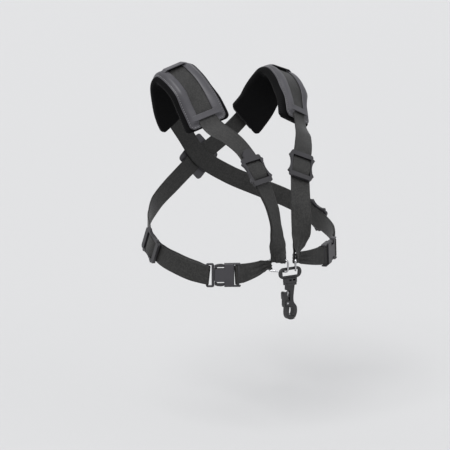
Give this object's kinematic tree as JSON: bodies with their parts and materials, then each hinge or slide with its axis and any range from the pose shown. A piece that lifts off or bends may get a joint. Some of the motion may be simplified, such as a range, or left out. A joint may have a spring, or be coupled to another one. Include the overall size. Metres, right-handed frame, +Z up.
{
  "type": "saxophone harness",
  "caption": "Padded shoulder harness that carries a saxophone: crossed webbing straps, chest belt with side-release buckles, and a swivel snap hook on two wire rings.",
  "frame": {"origin": "on the wearer's vertical axis, at the height of the tops of the shoulders", "axes": "+Z up, the wearer faces -Y, the wearer's left is +X"},
  "size_m": [0.27, 0.2092, 0.3155],
  "materials": {
    "velour_foam": "matte ribbed velour over foam",
    "leatherette": "smooth satin leatherette",
    "webbing": "woven synthetic webbing with a slight sheen",
    "moulded_plastic": "satin moulded plastic",
    "ring_wire": "bright plated wire",
    "spring_steel": "bright steel"
  },
  "bodies": {
    "harness": {"left_pad_foam": "velour_foam", "left_pad_cover": "leatherette", "left_pad_front_keeper": "leatherette", "left_pad_crest_keeper": "leatherette", "left_pad_rear_keeper": "leatherette", "left_front_loop_webbing": "webbing", "left_shoulder_webbing": "webbing", "left_front_belt_webbing": "webbing", "left_side_belt_webbing": "webbing", "left_buckle_female": "moulded_plastic", "right_pad_foam": "velour_foam", "right_pad_cover": "leatherette", "right_pad_front_keeper": "leatherette", "right_pad_crest_keeper": "leatherette", "right_pad_rear_keeper": "leatherette", "right_front_loop_webbing": "webbing", "right_shoulder_webbing": "webbing", "right_front_belt_webbing": "webbing", "right_side_belt_webbing": "webbing", "right_buckle_female": "moulded_plastic", "back_cross_patch": "leatherette"},
    "left_front_slider": {"left_front_slider_frame": "moulded_plastic", "left_front_slider_webbing_fold": "webbing"},
    "left_side_slider": {"left_side_slider_frame": "moulded_plastic", "left_side_slider_webbing_fold": "webbing"},
    "left_ring": {"left_ring": "ring_wire"},
    "left_buckle_male": {"left_buckle_male": "moulded_plastic"},
    "left_buckle_upper_arm": {"left_buckle_upper_arm": "moulded_plastic"},
    "left_buckle_lower_arm": {"left_buckle_lower_arm": "moulded_plastic"},
    "right_front_slider": {"right_front_slider_frame": "moulded_plastic", "right_front_slider_webbing_fold": "webbing"},
    "right_side_slider": {"right_side_slider_frame": "moulded_plastic", "right_side_slider_webbing_fold": "webbing"},
    "right_ring": {"right_ring": "ring_wire"},
    "right_buckle_male": {"right_buckle_male": "moulded_plastic"},
    "right_buckle_upper_arm": {"right_buckle_upper_arm": "moulded_plastic"},
    "right_buckle_lower_arm": {"right_buckle_lower_arm": "moulded_plastic"},
    "hook_eye": {"hook_eye": "moulded_plastic"},
    "hook_body": {"hook_body": "moulded_plastic", "jaw_pin": "spring_steel", "jaw_spring": "spring_steel"},
    "hook_jaw": {"hook_jaw": "moulded_plastic"}
  },
  "joints": [
    {"name": "left_front_slider_slide", "type": "slide", "parent": "harness", "child": "left_front_slider", "axis": [0.4585, 0.4914, 0.7405], "range_m": [-0.02, 0.02]},
    {"name": "left_side_slider_slide", "type": "slide", "parent": "harness", "child": "left_side_slider", "axis": [-0.1195, 0.9004, 0.4183], "range_m": [-0.012, 0.012]},
    {"name": "left_ring_rock", "type": "hinge", "parent": "harness", "child": "left_ring", "pos_m": [0.0133, -0.0901, -0.22965], "axis": [0.6, 0.8, 0], "range_deg": [-2, 2]},
    {"name": "left_buckle_release", "type": "slide", "parent": "harness", "child": "left_buckle_male", "axis": [0.8479, 0.5188, 0.1091], "range_m": [0, 0.028], "deforming": ["left_side_belt_webbing"]},
    {"name": "left_buckle_upper_press", "type": "hinge", "parent": "left_buckle_male", "child": "left_buckle_upper_arm", "pos_m": [0.09144, -0.06518, -0.22021], "axis": [0.5217, -0.8532, 0.003], "range_deg": [0, 5], "stiffness_Nm_per_rad": 0.02},
    {"name": "left_buckle_lower_press", "type": "hinge", "parent": "left_buckle_male", "child": "left_buckle_lower_arm", "pos_m": [0.09358, -0.06395, -0.24267], "axis": [-0.5217, 0.8532, -0.003], "range_deg": [0, 5], "stiffness_Nm_per_rad": 0.02},
    {"name": "right_front_slider_slide", "type": "slide", "parent": "harness", "child": "right_front_slider", "axis": [-0.1935, 0.5296, 0.8259], "range_m": [-0.02, 0.02]},
    {"name": "right_side_slider_slide", "type": "slide", "parent": "harness", "child": "right_side_slider", "axis": [0.1157, 0.8723, 0.4751], "range_m": [-0.012, 0.012]},
    {"name": "right_ring_rock", "type": "hinge", "parent": "harness", "child": "right_ring", "pos_m": [-0.0133, -0.0901, -0.22965], "axis": [0.6, -0.8, 0], "range_deg": [-2, 2]},
    {"name": "right_buckle_release", "type": "slide", "parent": "harness", "child": "right_buckle_male", "axis": [-0.853, 0.5219, 0.0007], "range_m": [0, 0.028], "deforming": ["right_side_belt_webbing"]},
    {"name": "right_buckle_upper_press", "type": "hinge", "parent": "right_buckle_male", "child": "right_buckle_upper_arm", "pos_m": [-0.09258, -0.06452, -0.2551], "axis": [-0.5219, -0.853, 0], "range_deg": [0, 5], "stiffness_Nm_per_rad": 0.02},
    {"name": "right_buckle_lower_press", "type": "hinge", "parent": "right_buckle_male", "child": "right_buckle_lower_arm", "pos_m": [-0.09257, -0.06453, -0.2325], "axis": [0.5219, 0.853, 0], "range_deg": [0, 5], "stiffness_Nm_per_rad": 0.02},
    {"name": "hook_swing", "type": "hinge", "parent": "harness", "child": "hook_eye", "pos_m": [0, -0.0965, -0.241], "axis": [1, 0, 0], "range_deg": [-30, 4]},
    {"name": "hook_swivel", "type": "hinge", "parent": "hook_eye", "child": "hook_body", "pos_m": [0, -0.0965, -0.2583], "axis": [0, 0, 1], "continuous": true},
    {"name": "jaw_open", "type": "hinge", "parent": "hook_body", "child": "hook_jaw", "pos_m": [-0.0055, -0.0965, -0.2843], "axis": [0, 1, 0], "range_deg": [0, 18], "stiffness_Nm_per_rad": 0.02, "springref_deg": -11.46, "deforming": ["jaw_spring"]}
  ]
}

################

* WHAT TO DO: Each line above must be reproduced exactly as it stands.

* TASK OUTPUT:
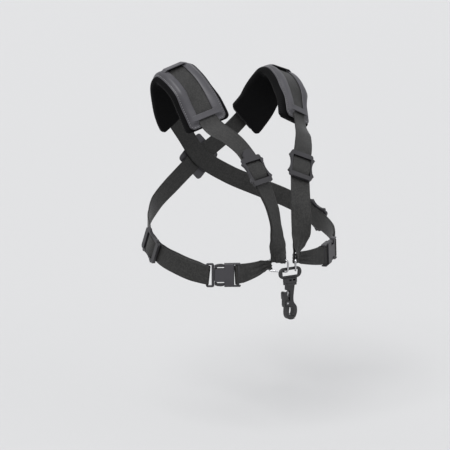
Give this object's kinematic tree as JSON: bodies with their parts and materials, then each hinge or slide with its axis and any range from the pose shown. A piece that lifts off or bends may get a joint. Some of the motion may be simplified, such as a range, or left out. A joint may have a spring, or be coupled to another one. Include the overall size. Metres, right-handed frame, +Z up.
{
  "type": "saxophone harness",
  "caption": "Padded shoulder harness that carries a saxophone: crossed webbing straps, chest belt with side-release buckles, and a swivel snap hook on two wire rings.",
  "frame": {"origin": "on the wearer's vertical axis, at the height of the tops of the shoulders", "axes": "+Z up, the wearer faces -Y, the wearer's left is +X"},
  "size_m": [0.27, 0.2092, 0.3155],
  "materials": {
    "velour_foam": "matte ribbed velour over foam",
    "leatherette": "smooth satin leatherette",
    "webbing": "woven synthetic webbing with a slight sheen",
    "moulded_plastic": "satin moulded plastic",
    "ring_wire": "bright plated wire",
    "spring_steel": "bright steel"
  },
  "bodies": {
    "harness": {"left_pad_foam": "velour_foam", "left_pad_cover": "leatherette", "left_pad_front_keeper": "leatherette", "left_pad_crest_keeper": "leatherette", "left_pad_rear_keeper": "leatherette", "left_front_loop_webbing": "webbing", "left_shoulder_webbing": "webbing", "left_front_belt_webbing": "webbing", "left_side_belt_webbing": "webbing", "left_buckle_female": "moulded_plastic", "right_pad_foam": "velour_foam", "right_pad_cover": "leatherette", "right_pad_front_keeper": "leatherette", "right_pad_crest_keeper": "leatherette", "right_pad_rear_keeper": "leatherette", "right_front_loop_webbing": "webbing", "right_shoulder_webbing": "webbing", "right_front_belt_webbing": "webbing", "right_side_belt_webbing": "webbing", "right_buckle_female": "moulded_plastic", "back_cross_patch": "leatherette"},
    "left_front_slider": {"left_front_slider_frame": "moulded_plastic", "left_front_slider_webbing_fold": "webbing"},
    "left_side_slider": {"left_side_slider_frame": "moulded_plastic", "left_side_slider_webbing_fold": "webbing"},
    "left_ring": {"left_ring": "ring_wire"},
    "left_buckle_male": {"left_buckle_male": "moulded_plastic"},
    "left_buckle_upper_arm": {"left_buckle_upper_arm": "moulded_plastic"},
    "left_buckle_lower_arm": {"left_buckle_lower_arm": "moulded_plastic"},
    "right_front_slider": {"right_front_slider_frame": "moulded_plastic", "right_front_slider_webbing_fold": "webbing"},
    "right_side_slider": {"right_side_slider_frame": "moulded_plastic", "right_side_slider_webbing_fold": "webbing"},
    "right_ring": {"right_ring": "ring_wire"},
    "right_buckle_male": {"right_buckle_male": "moulded_plastic"},
    "right_buckle_upper_arm": {"right_buckle_upper_arm": "moulded_plastic"},
    "right_buckle_lower_arm": {"right_buckle_lower_arm": "moulded_plastic"},
    "hook_eye": {"hook_eye": "moulded_plastic"},
    "hook_body": {"hook_body": "moulded_plastic", "jaw_pin": "spring_steel", "jaw_spring": "spring_steel"},
    "hook_jaw": {"hook_jaw": "moulded_plastic"}
  },
  "joints": [
    {"name": "left_front_slider_slide", "type": "slide", "parent": "harness", "child": "left_front_slider", "axis": [0.4585, 0.4914, 0.7405], "range_m": [-0.02, 0.02]},
    {"name": "left_side_slider_slide", "type": "slide", "parent": "harness", "child": "left_side_slider", "axis": [-0.1195, 0.9004, 0.4183], "range_m": [-0.012, 0.012]},
    {"name": "left_ring_rock", "type": "hinge", "parent": "harness", "child": "left_ring", "pos_m": [0.0133, -0.0901, -0.22965], "axis": [0.6, 0.8, 0], "range_deg": [-2, 2]},
    {"name": "left_buckle_release", "type": "slide", "parent": "harness", "child": "left_buckle_male", "axis": [0.8479, 0.5188, 0.1091], "range_m": [0, 0.028], "deforming": ["left_side_belt_webbing"]},
    {"name": "left_buckle_upper_press", "type": "hinge", "parent": "left_buckle_male", "child": "left_buckle_upper_arm", "pos_m": [0.09144, -0.06518, -0.22021], "axis": [0.5217, -0.8532, 0.003], "range_deg": [0, 5], "stiffness_Nm_per_rad": 0.02},
    {"name": "left_buckle_lower_press", "type": "hinge", "parent": "left_buckle_male", "child": "left_buckle_lower_arm", "pos_m": [0.09358, -0.06395, -0.24267], "axis": [-0.5217, 0.8532, -0.003], "range_deg": [0, 5], "stiffness_Nm_per_rad": 0.02},
    {"name": "right_front_slider_slide", "type": "slide", "parent": "harness", "child": "right_front_slider", "axis": [-0.1935, 0.5296, 0.8259], "range_m": [-0.02, 0.02]},
    {"name": "right_side_slider_slide", "type": "slide", "parent": "harness", "child": "right_side_slider", "axis": [0.1157, 0.8723, 0.4751], "range_m": [-0.012, 0.012]},
    {"name": "right_ring_rock", "type": "hinge", "parent": "harness", "child": "right_ring", "pos_m": [-0.0133, -0.0901, -0.22965], "axis": [0.6, -0.8, 0], "range_deg": [-2, 2]},
    {"name": "right_buckle_release", "type": "slide", "parent": "harness", "child": "right_buckle_male", "axis": [-0.853, 0.5219, 0.0007], "range_m": [0, 0.028], "deforming": ["right_side_belt_webbing"]},
    {"name": "right_buckle_upper_press", "type": "hinge", "parent": "right_buckle_male", "child": "right_buckle_upper_arm", "pos_m": [-0.09258, -0.06452, -0.2551], "axis": [-0.5219, -0.853, 0], "range_deg": [0, 5], "stiffness_Nm_per_rad": 0.02},
    {"name": "right_buckle_lower_press", "type": "hinge", "parent": "right_buckle_male", "child": "right_buckle_lower_arm", "pos_m": [-0.09257, -0.06453, -0.2325], "axis": [0.5219, 0.853, 0], "range_deg": [0, 5], "stiffness_Nm_per_rad": 0.02},
    {"name": "hook_swing", "type": "hinge", "parent": "harness", "child": "hook_eye", "pos_m": [0, -0.0965, -0.241], "axis": [1, 0, 0], "range_deg": [-30, 4]},
    {"name": "hook_swivel", "type": "hinge", "parent": "hook_eye", "child": "hook_body", "pos_m": [0, -0.0965, -0.2583], "axis": [0, 0, 1], "continuous": true},
    {"name": "jaw_open", "type": "hinge", "parent": "hook_body", "child": "hook_jaw", "pos_m": [-0.0055, -0.0965, -0.2843], "axis": [0, 1, 0], "range_deg": [0, 18], "stiffness_Nm_per_rad": 0.02, "springref_deg": -11.46, "deforming": ["jaw_spring"]}
  ]
}